Wednesday, February 29, 2012
As in, un-fun. Our international flight experience with United was lame. I said we reserved a bassinet. Apparently, you have to pay a fee of several hundred dollars to secure the bulkhead seats to sit near your bassinetted baby. Instead they just moved the person seated in our row, so our kid had to try to sleep on a convex surface with his head up against that bulky part of the armrest that doesn't fold up. Maybe I shouldn't complain because it's nice that they arranged a free seat for us? Or maybe I should complain because the world is sometimes hostile to mothers of young children. I spent the five hours that he fitfully slept with my folded body stuffed in the gap between our row of seats and the row in front of us to keep my sleeping son from rolling off the seat onto the floor, oh, yeah, except when there were two bumps of turbulence and the flight attendant came by and curtly told Dan that "she [me] has to sit up and buckle, too." Okay, so I'll just let my baby bounce onto the floor, then. Thanks for all your attending.

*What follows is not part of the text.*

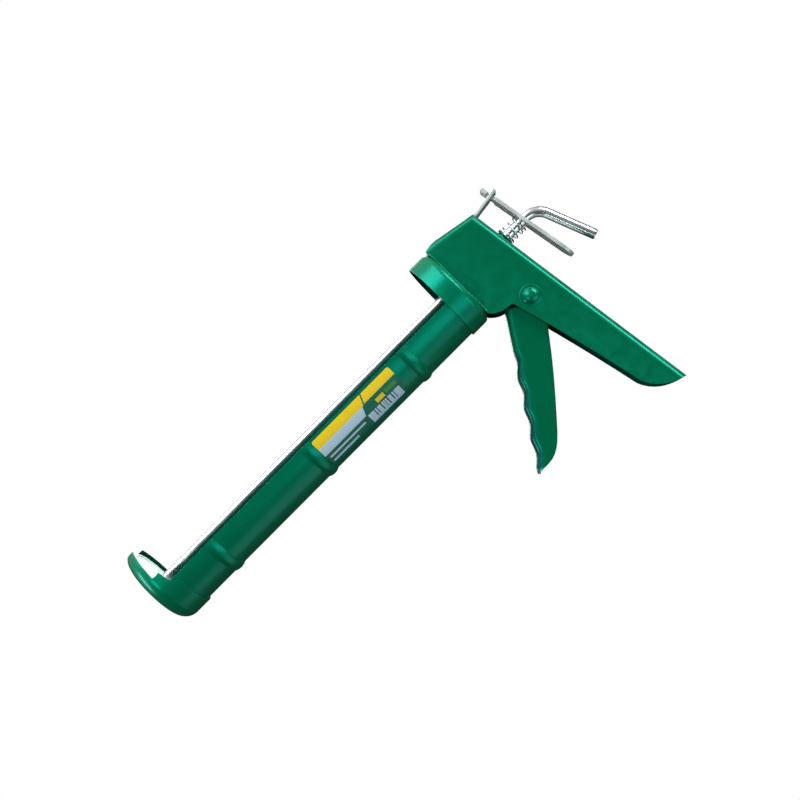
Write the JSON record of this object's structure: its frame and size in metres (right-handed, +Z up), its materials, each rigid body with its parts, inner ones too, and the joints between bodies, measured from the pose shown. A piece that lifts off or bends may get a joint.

And how about how flight attendants don't smile back at you, even though you say lots of affirming gratitude words? On Korean Air, the flight attendants bring you extra steam buns and hold people's babies just for fun.
On our second United flight, the flight attendants had to refuse to let people move to the empty exit row seats because those seats now cost more money to fly in. So, in case of emergency, no one's going to open the doors and lead us down the slip and slide unless they wanted to pay 50 dollars for that extra inch of leg room.
Also, since when does a six hour flight come with no food service of any kind? Not even a peanut or a pretzel.
And, why is TV on United only for first class? And why do first class seat belts have shoulder straps? Why not be more obvious about how much more you value the lives of the rich people?
I hated other things about the flight, too, but I can't remember them now. It was the longest 6 hours of my life, even longer than the ones I spent in labor (but with marginally less stinging).
It's not all bad, though. My parents drove to and from Orlando in one day to pick us up and meet our boy. He loves them and loves touching their faces. My brother paid Joah the highest compliment I think my brother could pay a baby and said that he looked CGI. Also, the fridge raiding in America has been exceptional. They have salami here. And pickles! And leftover spaghetti. My mom baked me two cakes with two different frostings. And, just so you know, ignoring other people's conversations is apparently a learned skill or a skill you can lose, anyhow. Dan and I felt like Super(wo)man, understanding everything everyone was saying. I think we are a little culture shocked.